Manteca’s unpaved residential alleys will cost at least $570,000 to improve.

The City Council on Tuesday has a consent calendar item designed to address the frustrations of residents with homes that back up to such alleys located in the older areas of central Manteca.

There are two options staff is proposing the council authorizing seeking bids on by Oct. 9.

One that would cost an estimated $580,000 would include initial site clean-up and provide only a 12-foot asphalt driving lane down the middle of the alley.

It is similar to what the city did in 2008 in the Powers Tract neighborhood sandwiched between Manteca High and Spreckels Business Park. It may not include the dropping off of gravel that the city did in Powers Tract where they distributed over the area between fence lines and the alley providing homeowners cleared the area of all weeds and debris.

The second bid option would clean the alleys, remove four inches of existing soil and replace it with four inches of compacted soil from fence to fence. It would for all practical purposes eliminate dust issues and make weed growth next to impossible. The estimate is $570,000.
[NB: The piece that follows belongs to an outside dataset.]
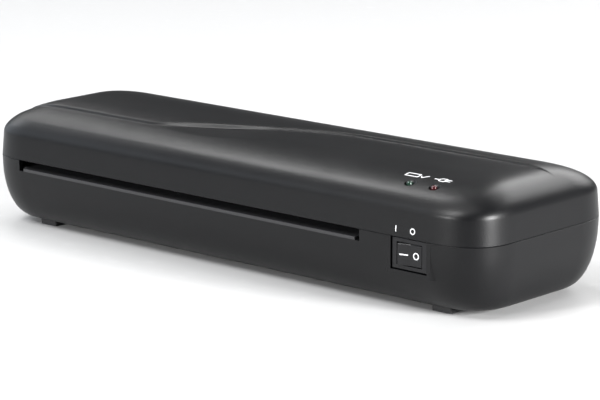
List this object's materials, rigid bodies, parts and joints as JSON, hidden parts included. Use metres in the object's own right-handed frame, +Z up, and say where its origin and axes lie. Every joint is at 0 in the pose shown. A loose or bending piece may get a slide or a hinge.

And even if the city or homeowners add gravel on the first option, it won’t stop weed growth as verified by virtually every alley in Powers Tract. Seven years later a number of residents get weed abatement notices for the area between the pavement’s edge and the fence line.

It originally was estimated it would cost $240,000 to pave alleys in the Powers Tract in 2008 between Powers and Edward avenues, Edward and California avenues, California Avenue and Cowell Street, and Moffat Boulevard and Yolo Street.  It came in at around $180,000 thanks to keeping the work in-house.

The city has no money budgeted for residential neighborhood alley work. The council, if they decide to proceed would either need to take the money from another budgeted item or dip into reserves.

The city could tap Measure K, gas tax or local transportation funds to do the work.

In doing so, however, it would result in reduced funding for streets and road projects. Two years ago, the city commissioned Harris & Associates to conduct a survey of city streets to determine their condition.  The pavement experts warned the city would have to spend at least $37.5 million in work over the next few years to prevent conditions deteriorating to the point they would cost 30 times that amount to replace. The study isn’t gospel although it is based on actual situations, life expectancy, and normal wear and tear. To do nothing and let 180.4 miles of Manteca’s 219 municipal miles of streets deteriorate completely would cost $1 billion to replace

Measure K sales tax and gas tax receipts will cover the $2 million cost of pavement maintenance for 27 miles of city streets this fiscal year.